SET PROBLEM →
Copy out all of the data exactly as it appears.

PROVIDED DATA →
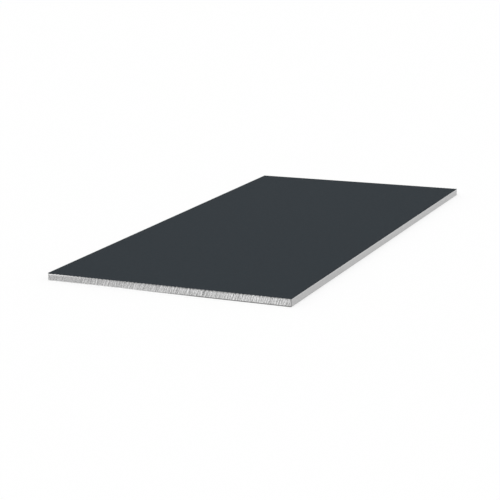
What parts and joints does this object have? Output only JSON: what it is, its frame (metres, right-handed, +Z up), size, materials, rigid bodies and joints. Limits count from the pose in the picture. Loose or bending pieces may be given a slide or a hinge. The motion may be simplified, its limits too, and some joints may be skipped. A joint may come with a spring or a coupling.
{
  "type": "painted aluminium sheet",
  "caption": "Flat rectangular blank of aluminium sheet with an anthracite painted upper face and bare cut edges, used as stock for panels, signs and covers.",
  "frame": {"origin": "middle of the underside, on the surface that the sheet lies on", "axes": "+X along the length, +Y across the width, +Z up through the thickness, out of the painted face"},
  "size_m": [0.2, 0.1, 0.003],
  "materials": {
    "anthracite_paint": "matte",
    "bare_aluminium": "satin"
  },
  "bodies": {
    "root": {"sheet": "anthracite_paint"}
  },
  "joints": []
}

SOLUTION →
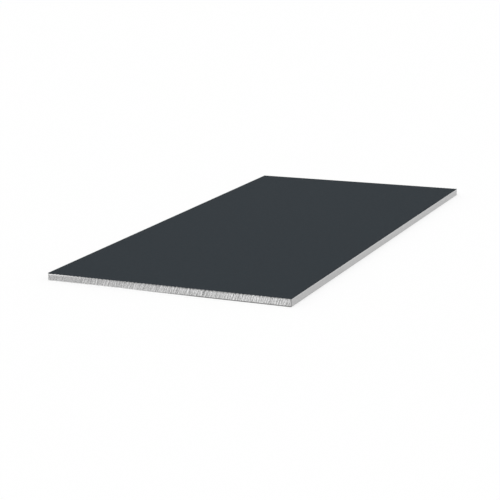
What parts and joints does this object have? Output only JSON: what it is, its frame (metres, right-handed, +Z up), size, materials, rigid bodies and joints. Limits count from the pose in the picture. Loose or bending pieces may be given a slide or a hinge. The motion may be simplified, its limits too, and some joints may be skipped. A joint may come with a spring or a coupling.
{
  "type": "painted aluminium sheet",
  "caption": "Flat rectangular blank of aluminium sheet with an anthracite painted upper face and bare cut edges, used as stock for panels, signs and covers.",
  "frame": {"origin": "middle of the underside, on the surface that the sheet lies on", "axes": "+X along the length, +Y across the width, +Z up through the thickness, out of the painted face"},
  "size_m": [0.2, 0.1, 0.003],
  "materials": {
    "anthracite_paint": "matte",
    "bare_aluminium": "satin"
  },
  "bodies": {
    "root": {"sheet": "anthracite_paint"}
  },
  "joints": []
}